→ WHAT IS ASKED: Reproduce the top of the data verbatim, through and including the line that contains "WAVE_LOFT = 0.035".

→ SOURCE MATERIAL:
———

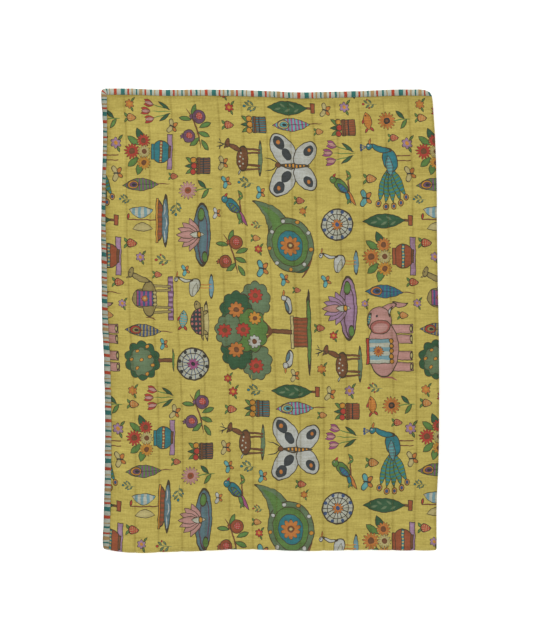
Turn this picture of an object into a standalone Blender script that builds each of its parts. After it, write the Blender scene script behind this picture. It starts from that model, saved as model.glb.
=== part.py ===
"""A quilted cotton blanket for one bed, bound all round and folded in four.

Each piece is made flat first, at (u, v, rise): u runs across the blanket, v along it, and rise
is the height above the middle of the cloth, towards its printed face. The flat piece is then
folded lengthwise, folded crosswise, and settled into the uneven lay of a soft stack.

Folded, X runs across to the lengthwise fold, Y up to the free ends, and Z up. Metres.
"""

import math

import bmesh
import bpy
from mathutils import Vector

# The blanket laid flat, over its binding
WIDTH = 1.600
LENGTH = 2.200

# Thickness of the cloth with its filling
CROWN_THICK = 0.0040
SEWN_THICK = 0.0020
EDGE_THICK = 0.0014

# The sewn lines, which run the length of the blanket in a long bow
LINE_COUNT = 27
LINE_SPACING = 0.0565
LINE_START = -0.012
LINE_BOW = 0.034
SHOULDER = 0.014

# The binding: a strip folded over the raw edge, with rounded mitres at the corners
BINDING_FACE = 0.015
BINDING_THICK = 0.00075
CLEARANCE = 0.0005
RAW_EDGE_INSET = 0.0014
CORNER_RADIUS = 0.008
CORNER_STEPS = 3
MITRE_SPREAD = 0.001

# The folds
LAYER_PITCH = 0.0052
LENGTHWISE_STEPS = 4
CROSSWISE_STEPS = 5
STRAIGHT_SPANS = 5
NEAR_FOLD = 0.025
FOLD_LOFT = 0.25
LOFT_REACH = 0.040
WAVE_LOFT = 0.035

# How far the long sides of the folded stack stray to +X, from the crosswise fold up
SIDES = (
    # share of the way up, left side, right side
    (0.0, -0.0010, -0.0024),
    (0.1, 0.0024, -0.0024),
    (0.2, 0.0047, 0.0024),
    (0.3, 0.0047, 0.0035),
    (0.4, 0.0024, 0.0035),
    (0.5, -0.0024, 0.0024),
    (0.6, -0.0035, 0.0000),
    (0.7, -0.0047, -0.0017),
    (0.8, -0.0030, -0.0024),
    (0.9, 0.0000, -0.0064),
    (1.0, -0.0047, -0.0130),
)

# How far its ends stray to +Y, from the free side to the lengthwise fold
ENDS = (
    # share of the way across, crosswise fold, free end
    (0.0, 0.0010, 0.0030),
    (0.1, -0.0060, 0.0024),
    (0.2, -0.0035, 0.0000),
    (0.3, -0.0012, 0.0007),
    (0.4, 0.0024, -0.0005),
    (0.5, 0.0012, -0.0028),
    (0.6, -0.0012, -0.0064),
    (0.7, 0.0000, -0.0047),
    (0.8, 0.0012, -0.0024),
    (0.9, 0.0000, 0.0007),
    (1.0, 0.0000, 0.0000),
)

# How far each layer's free corner draws in under the top one, from the lowest layer up
LAYERS = (
    # to +X, to +Y
    (0.0035, -0.0012),
    (0.0012, -0.0040),
    (0.0025, -0.0020),
    (0.0000, 0.0000),
)

MUSTARD = (0.44, 0.37, 0.10)
CREAM = (0.80, 0.72, 0.55)

LENGTHWISE_RADIUS = LAYER_PITCH / 2
CROSSWISE_RADIUS = LAYER_PITCH
LENGTHWISE_ARC = math.pi * LENGTHWISE_RADIUS
CROSSWISE_ARC = math.pi * CROSSWISE_RADIUS
RUN_ACROSS = (WIDTH - LENGTHWISE_ARC) / 2
RUN_ALONG = (LENGTH - CROSSWISE_ARC) / 2
HALF_HEIGHT = 1.5 * LAYER_PITCH + CROWN_THICK / 2
FOLDED_WIDTH = RUN_ACROSS + LENGTHWISE_RADIUS + SEWN_THICK / 2
FOLDED_LENGTH = RUN_ALONG + HALF_HEIGHT


def smooth(table, column, place):
    """The table's column at a place, on a smooth curve through its evenly spaced rows."""
    last = len(table) - 1
    row = min(int(place * last), last - 1)
    share = place * last - row
    before, low, high, after = (
        table[min(max(row + step, 0), last)][column] for step in (-1, 0, 1, 2)
    )
    slope_low = (high - before) / 2
    slope_high = (after - low) / 2
    rise = high - low
    bend = 3 * rise - 2 * slope_low - slope_high
    twist = slope_low + slope_high - 2 * rise
    return low + share * (slope_low + share * (bend + share * twist))


def fold_lengthwise(u, rise):
    """The place across the stack, and the height over the middle of the two layers."""
    radius = LENGTHWISE_RADIUS + rise
    past = u - RUN_ACROSS
    if past <= 0:
        return u, radius
    if past >= LENGTHWISE_ARC:
        return RUN_ACROSS - (past - LENGTHWISE_ARC), -radius
    angle = past / LENGTHWISE_RADIUS
    return RUN_ACROSS + radius * math.sin(angle), radius * math.cos(angle)


def fold_crosswise(v, height):
    """The place up the stack, and the height over the middle of the four layers."""
    radius = CROSSWISE_RADIUS + height
    past = v - RUN_ALONG
    if past <= 0:
        return -past, radius
    if past >= CROSSWISE_ARC:
        return past - CROSSWISE_ARC, -radius
    angle = past / CROSSWISE_RADIUS
    return -radius * math.sin(angle), radius * math.cos(angle)


def loft(x, y):
    """How full the stack is: it springs up along its folds and waves a little elsewhere."""
    fold = 0.0
    for gap in (FOLDED_WIDTH - x, y + HALF_HEIGHT):
        fold = max(fold, math.exp(-((gap / LOFT_REACH) ** 2)))
    wave = math.sin(9 * x + 5 * y) * math.cos(7 * y - 4 * x)
    return 1 + FOLD_LOFT * fold + WAVE_LOFT * wave


def settle(x, y, height):
    """Strays the outline, draws in the lower layers, and lifts the stack onto Z = 0."""
    z = HALF_HEIGHT + height
    across = min(max(x / FOLDED_WIDTH, 0), 1)
    up = min(max((y + HALF_HEIGHT) / FOLDED_LENGTH, 0), 1)
    free = (1 - across) * up
    layer = min(int(z / (2 * HALF_HEIGHT) * len(LAYERS)), len(LAYERS) - 1)
    draw_x, draw_y = LAYERS[layer]
    left = smooth(SIDES, 1, up)
    right = smooth(SIDES, 2, up)
    near = smooth(ENDS, 1, across)
    far = smooth(ENDS, 2, across)
    return Vector((
        x + left + (right - left) * across + free * draw_x,
        y + near + (far - near) * up + free * draw_y,
        z * loft(x, y),
    ))


def folded(u, v, rise):
    """Where a point of the flat blanket lies once it's folded."""
    x, height = fold_lengthwise(u, rise)
    y, height = fold_crosswise(v, height)
    return settle(x, y, height)


def rows_along():
    """Each row's place along the blanket, and whether its channels are full there."""
    ends = [(RAW_EDGE_INSET, False), (BINDING_FACE + MITRE_SPREAD, False)]
    ends.append((BINDING_FACE + 1.5 * SHOULDER, True))
    start = ends[-1][0]
    stop = RUN_ALONG - NEAR_FOLD
    for step in range(1, STRAIGHT_SPANS + 1):
        ends.append((start + (stop - start) * step / STRAIGHT_SPANS, True))
    fold = []
    for step in range(CROSSWISE_STEPS + 1):
        fold.append((RUN_ALONG + CROSSWISE_ARC * step / CROSSWISE_STEPS, True))
    other_end = [(LENGTH - place, full) for place, full in reversed(ends)]
    return ends + fold + other_end


def line_places(v):
    """Where each sewn line crosses this row. The middle one is the lengthwise fold."""
    places = []
    for index in range(LINE_COUNT):
        from_fold = (index - LINE_COUNT // 2) * LINE_SPACING
        share = min(1, abs(from_fold) / (3 * LINE_SPACING))
        drift = LINE_START + LINE_BOW * math.sin(math.pi / 2 * v / LENGTH)
        places.append(WIDTH / 2 + from_fold + share * drift)
    return places


def stations_across(v):
    """Each station's place across this row, and the thickness there."""
    edge = [(RAW_EDGE_INSET, EDGE_THICK), (BINDING_FACE + MITRE_SPREAD, EDGE_THICK)]
    stations = list(edge)
    for index, place in enumerate(line_places(v)):
        if index != LINE_COUNT // 2:
            stations.append((place - SHOULDER, CROWN_THICK))
            stations.append((place, SEWN_THICK))
            stations.append((place + SHOULDER, CROWN_THICK))
            continue
        stations.append((RUN_ACROSS - SHOULDER, CROWN_THICK))
        for step in range(LENGTHWISE_STEPS + 1):
            bend = RUN_ACROSS + LENGTHWISE_ARC * step / LENGTHWISE_STEPS
            stations.append((bend, SEWN_THICK))
        stations.append((WIDTH - RUN_ACROSS + SHOULDER, CROWN_THICK))
    return stations + [(WIDTH - place, thick) for place, thick in reversed(edge)]


def round_corner(u, v):
    """Draws the raw cloth's corner in, clear of the binding's rounded one."""
    if {u, v} <= {RAW_EDGE_INSET, WIDTH - RAW_EDGE_INSET, LENGTH - RAW_EDGE_INSET}:
        draw = 0.4 * CORNER_RADIUS
        u += math.copysign(draw, WIDTH / 2 - u)
        v += math.copysign(draw, LENGTH / 2 - v)
    return u, v


def make_object(name, bm, colour, roughness):
    bmesh.ops.recalc_face_normals(bm, faces=bm.faces)
    mesh = bpy.data.meshes.new(name)
    bm.to_mesh(mesh)
    bm.free()
    mesh.shade_smooth()
    mesh.set_sharp_from_angle(angle=math.radians(40))
    material = bpy.data.materials.new(name)
    material.use_nodes = True
    shader = material.node_tree.nodes["Principled BSDF"]
    shader.inputs["Base Color"].default_value = (*colour, 1)
    shader.inputs["Roughness"].default_value = roughness
    shader.inputs["Metallic"].default_value = 0
    mesh.materials.append(material)
    made = bpy.data.objects.new(name, mesh)
    bpy.context.scene.collection.objects.link(made)
    return made


def quilt():
    """The printed cloth, its filling and its backing, as one solid with sewn channels."""
    bm = bmesh.new()
    faces_up = []
    faces_down = []
    for v, full in rows_along():
        up = []
        down = []
        for u, thick in stations_across(v):
            half = (thick if full else EDGE_THICK) / 2
            place = round_corner(u, v)
            up.append(bm.verts.new(folded(*place, half)))
            down.append(bm.verts.new(folded(*place, -half)))
        faces_up.append(up)
        faces_down.append(down)
    for grid in (faces_up, faces_down):
        for row, after in zip(grid, grid[1:]):
            for a, b, c, d in zip(row, row[1:], after[1:], after):
                bm.faces.new((a, b, c, d))
    rims = (
        (faces_up[0], faces_down[0]),
        (faces_up[-1], faces_down[-1]),
        ([row[0] for row in faces_up], [row[0] for row in faces_down]),
        ([row[-1] for row in faces_up], [row[-1] for row in faces_down]),
    )
    for up, down in rims:
        for a, b, c, d in zip(up, up[1:], down[1:], down):
            bm.faces.new((a, b, c, d))
    return make_object("quilt", bm, MUSTARD, 0.9)


def binding_profile():
    """The strip's section: in from the finished edge, and up from the middle of the cloth."""
    inner = EDGE_THICK / 2 + CLEARANCE
    outer = inner + BINDING_THICK
    turn = BINDING_THICK
    return (
        (BINDING_FACE, outer),
        (turn, outer),
        (0, 0),
        (turn, -outer),
        (BINDING_FACE, -outer),
        (BINDING_FACE, -inner),
        (turn, -inner),
        (turn, inner),
        (BINDING_FACE, inner),
    )


def binding_sections():
    """Round the blanket's four edges: each section's finished edge and inner edge."""
    corners = [Vector(c) for c in ((0, 0), (0, LENGTH), (WIDTH, LENGTH), (WIDTH, 0))]
    rows = [v for v, full in rows_along() if full]
    sections = []
    for index, corner in enumerate(corners):
        back = (corners[index - 1] - corner).normalized()
        ahead_corner = corners[(index + 1) % 4]
        ahead = (ahead_corner - corner).normalized()
        for step in range(CORNER_STEPS + 1):
            share = step / CORNER_STEPS
            angle = share * math.pi / 2
            outer = back * (1 - math.sin(angle)) + ahead * (1 - math.cos(angle))
            inner = back * (1 - share) + ahead * share
            sections.append((
                corner + outer * CORNER_RADIUS,
                corner + (back + ahead) * BINDING_FACE + inner * MITRE_SPREAD,
            ))
        if ahead.x == 0:
            places = rows
        else:
            places = []
            for u, thick in stations_across(corner.y):
                if thick == SEWN_THICK or abs(u - WIDTH / 2) < LINE_SPACING:
                    places.append(u)
        if ahead.x + ahead.y < 0:
            places = places[::-1]
        for place in places:
            outer = Vector((corner.x, place) if ahead.x == 0 else (place, corner.y))
            sections.append((outer, outer + back * BINDING_FACE))
    return sections


def binding():
    """The striped strip that wraps the raw edge, one loop round the whole blanket."""
    bm = bmesh.new()
    rings = []
    for outer, inner in binding_sections():
        ring = []
        for inset, rise in binding_profile():
            u, v = outer.lerp(inner, inset / BINDING_FACE)
            ring.append(bm.verts.new(folded(u, v, rise)))
        rings.append(ring)
    for ring, after in zip(rings, rings[1:] + rings[:1]):
        for a, b, c, d in zip(ring, ring[1:] + ring[:1], after[1:] + after[:1], after):
            bm.faces.new((a, b, c, d))
    return make_object("binding", bm, CREAM, 0.85)


def stand_at_origin(pieces):
    """Puts the middle of the stack's foot at the origin."""
    points = [vert.co for piece in pieces for vert in piece.data.vertices]
    low = Vector([min(point[axis] for point in points) for axis in range(3)])
    high = Vector([max(point[axis] for point in points) for axis in range(3)])
    foot = Vector(((low.x + high.x) / 2, (low.y + high.y) / 2, low.z))
    for point in points:
        point -= foot


for old in list(bpy.data.objects):
    bpy.data.objects.remove(old, do_unlink=True)
stand_at_origin([quilt(), binding()])
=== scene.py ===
"""Looks of a quilted cotton dohar: printed cloth, bound in striped cotton, folded in four.

The sheet is drawn flat at (u, v, rise): u across it, v along it, and rise above the middle of
the cloth, towards its printed face. Folded, X runs across to the lengthwise fold, Y up to the
free ends, and Z up. Metres, except where a name or a comment says millimetres.
"""

import math
from functools import partialmethod

import bpy
import numpy as np
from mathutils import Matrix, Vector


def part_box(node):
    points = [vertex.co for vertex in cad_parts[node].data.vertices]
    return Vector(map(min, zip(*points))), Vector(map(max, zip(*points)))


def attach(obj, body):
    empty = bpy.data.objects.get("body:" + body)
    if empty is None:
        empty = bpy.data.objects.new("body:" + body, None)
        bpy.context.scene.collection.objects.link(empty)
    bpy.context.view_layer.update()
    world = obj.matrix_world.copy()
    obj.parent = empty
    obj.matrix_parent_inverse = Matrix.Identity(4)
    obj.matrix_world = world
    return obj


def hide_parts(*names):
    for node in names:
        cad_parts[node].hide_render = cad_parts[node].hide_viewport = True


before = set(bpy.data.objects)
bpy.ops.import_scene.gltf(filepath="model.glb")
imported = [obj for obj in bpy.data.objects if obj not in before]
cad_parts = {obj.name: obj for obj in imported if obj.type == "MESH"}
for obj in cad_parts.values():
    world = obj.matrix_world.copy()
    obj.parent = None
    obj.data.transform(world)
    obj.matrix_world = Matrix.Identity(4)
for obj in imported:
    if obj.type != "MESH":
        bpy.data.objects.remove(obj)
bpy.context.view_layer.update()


# ---------------------------------------------------------------------------------------------
# The studio: the blanket lies on a white table, seen from straight above through a long lens.
# The light is a plain white room, with one large soft box up to the left that gives the
# channels their low relief.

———

→ OUTPUT FOR THIS TASK:
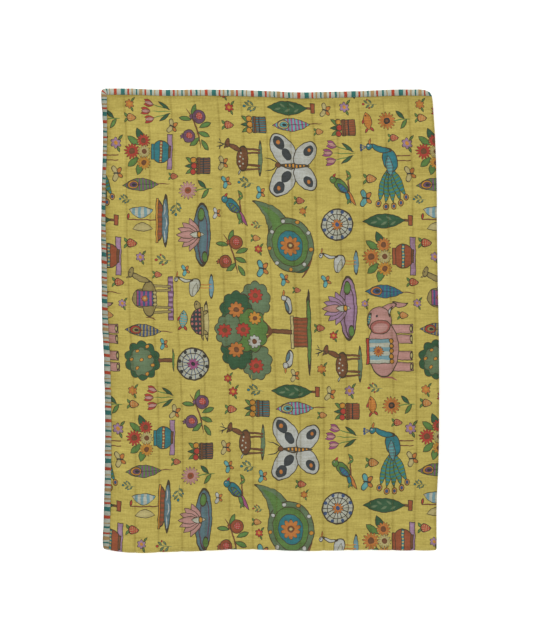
Turn this picture of an object into a standalone Blender script that builds each of its parts. After it, write the Blender scene script behind this picture. It starts from that model, saved as model.glb.
=== part.py ===
"""A quilted cotton blanket for one bed, bound all round and folded in four.

Each piece is made flat first, at (u, v, rise): u runs across the blanket, v along it, and rise
is the height above the middle of the cloth, towards its printed face. The flat piece is then
folded lengthwise, folded crosswise, and settled into the uneven lay of a soft stack.

Folded, X runs across to the lengthwise fold, Y up to the free ends, and Z up. Metres.
"""

import math

import bmesh
import bpy
from mathutils import Vector

# The blanket laid flat, over its binding
WIDTH = 1.600
LENGTH = 2.200

# Thickness of the cloth with its filling
CROWN_THICK = 0.0040
SEWN_THICK = 0.0020
EDGE_THICK = 0.0014

# The sewn lines, which run the length of the blanket in a long bow
LINE_COUNT = 27
LINE_SPACING = 0.0565
LINE_START = -0.012
LINE_BOW = 0.034
SHOULDER = 0.014

# The binding: a strip folded over the raw edge, with rounded mitres at the corners
BINDING_FACE = 0.015
BINDING_THICK = 0.00075
CLEARANCE = 0.0005
RAW_EDGE_INSET = 0.0014
CORNER_RADIUS = 0.008
CORNER_STEPS = 3
MITRE_SPREAD = 0.001

# The folds
LAYER_PITCH = 0.0052
LENGTHWISE_STEPS = 4
CROSSWISE_STEPS = 5
STRAIGHT_SPANS = 5
NEAR_FOLD = 0.025
FOLD_LOFT = 0.25
LOFT_REACH = 0.040
WAVE_LOFT = 0.035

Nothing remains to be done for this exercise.